Pour autant est-ce là une vraie stratégie de conquête d’un électorat qui voyait François Fillon aux manettes et qui se tourne désormais vers Laurent Wauquiez ? Pas si sûr pour le politologue Bruno Cautrès. Selon lui, il y a surtout une volonté pour Emmanuel Macron de ne pas se laisser déborder. "Alors que le Parti socialiste est en cure de rétablissement, Les Républicains sont dans une situation légèrement plus favorable, dans laquelle ils cherchent notamment à se re-légitimer, à clarifier leur message mais aussi à affirmer une identité forte. Le parti de Laurent Wauquiez a par ailleurs engrangé des victoires dans des élections partielles.
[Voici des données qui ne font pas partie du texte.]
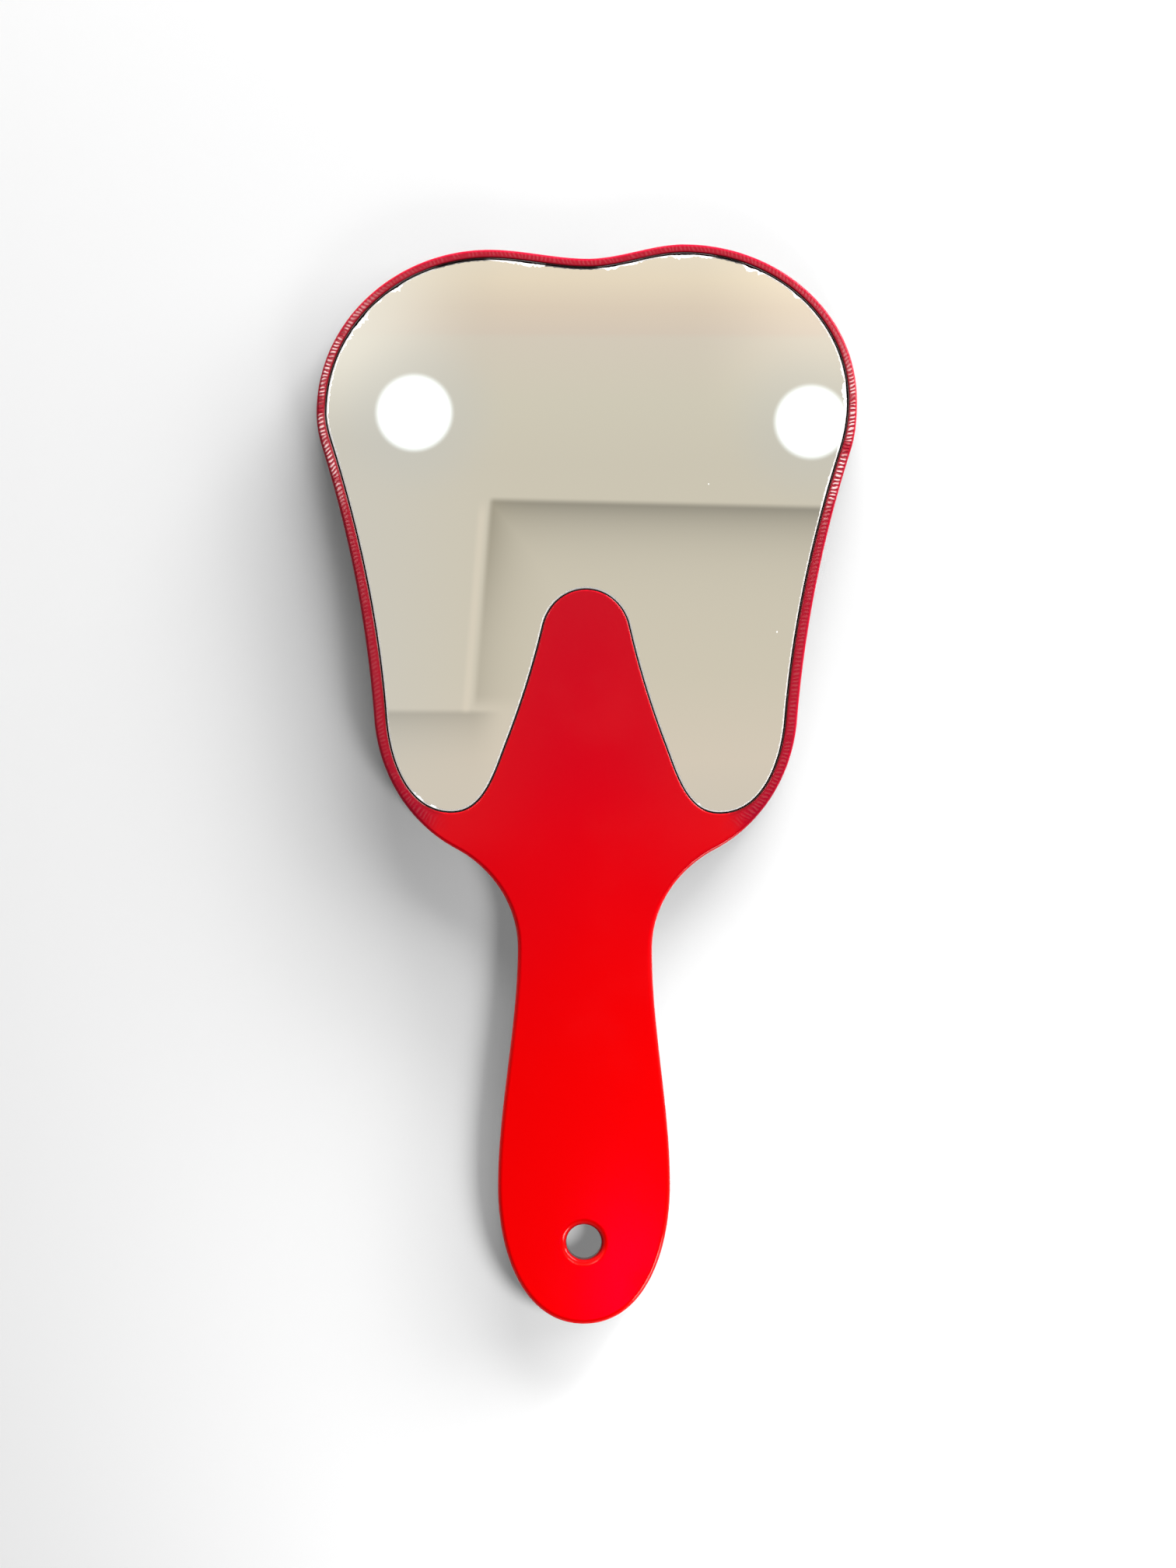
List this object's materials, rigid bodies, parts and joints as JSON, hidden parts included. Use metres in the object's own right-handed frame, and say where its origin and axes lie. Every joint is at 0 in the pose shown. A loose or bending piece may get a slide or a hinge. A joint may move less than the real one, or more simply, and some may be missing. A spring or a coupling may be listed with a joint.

Pour Emmanuel Macron c’est donc important de ne pas laisser trop d’espace à LR", estime-t-il.

Ne pas se laisser déborder implique pour le président de la République de s’abstenir de mettre sur la table des grands sujets sociétaux qui s’avéreraient clivant à l’instar de l’ouverture la procréation médicalement assistée (PMA) aux femmes seules et aux couples de lesbiennes. Selon Bruno Cautrès, Emmanuel Macron a été particulièrement marqué par les critiques formulées à l’égard de François Hollande lors du vote de la loi sur le mariage pour tous. "A l’époque, François Hollande a été critiqué sur le front de ‘’il y a plus urgent en matière socio-économique’’. Pour autant, même si les thématiques sociales sont absentes des discours, il y viendra dans la deuxième partie de son mandat. Pour l’instant ses priorités sont d’ordre économique et institutionnel", détaille le politologue, qui ajoute que le créateur d’En Marche doit également composer avec une frange particulière de sa famille politique : les centristes catholiques et humanistes.

Outre les questions sociétales, pas question non plus pour Emmanuel Macron de se laisser déborder sur des valeurs chères à la droite. Après les attentats de l’Aude, il s’est gardé de réagir aux invectives de Laurent Wauquiez et Marine Le Pen, restant dans son incarnation très "traditionnelle et verticale" de la fonction présidentielle. Une posture qui parle aussi à un certain électorat conservateur…

Mieux conquérir au niveau local pour envisager 2022

Cette posture distanciée à travers laquelle Emmanuel Macron cherche à "rétablir le crédit de la parole politique", lui permet aussi de maintenir son équilibre dans le projet centriste qu’il mène. Au-delà des clivages, le locataire de l’Elysée veut rassembler et "apaiser" face au "sentiment d’anxiété et d’angoisse qui habite la population sur les questions économique et sécuritaire", précise Bruno Cautrès.

Cela nécessite par ailleurs d’atténuer l’impression qui domine pour le moment dans l’opinion publique : "Il sait que l’image de président des riches, et de président éloigné de son peuple lui colle à la peau. Cette dernière image est d’ailleurs ce qui ressort de plus en plus". Parmi les réformes les plus impopulaires menées par son gouvernement : la hausse de la CSG pour les retraités. Or, ces derniers s’abstiennent moins que les jeunes et votent plus à droite.

Cette partie de la population représente également un enjeu à long terme pour Emmanuel Macron : la présidentielle de 2022. "Emmanuel Macron a compris que l’enjeu essentiel de la prochaine présidentielle serait les territoires. Or son mouvement En Marche a besoin d’un ancrage, il ne pourra durer dans le temps que s’il est ancré localement", rappelle Bruno Cautrès. Elu par les jeunes urbains (Au premier tour les 25-34 ans avaient voté à 28% pour lui, alors que François Fillon captait 45% des 70 ans et plus), Emmanuel Macron n’a d’autre choix que d’élargir sa base s’il veut garder le contrôle du gouvernail. Ce jeu savant de dosage et de timing auquel le président de la République est particulièrement rompu s’est dernièrement manifesté dans une opération de séduction des territoires, un vivier important pour les prochaines européennes et municipales.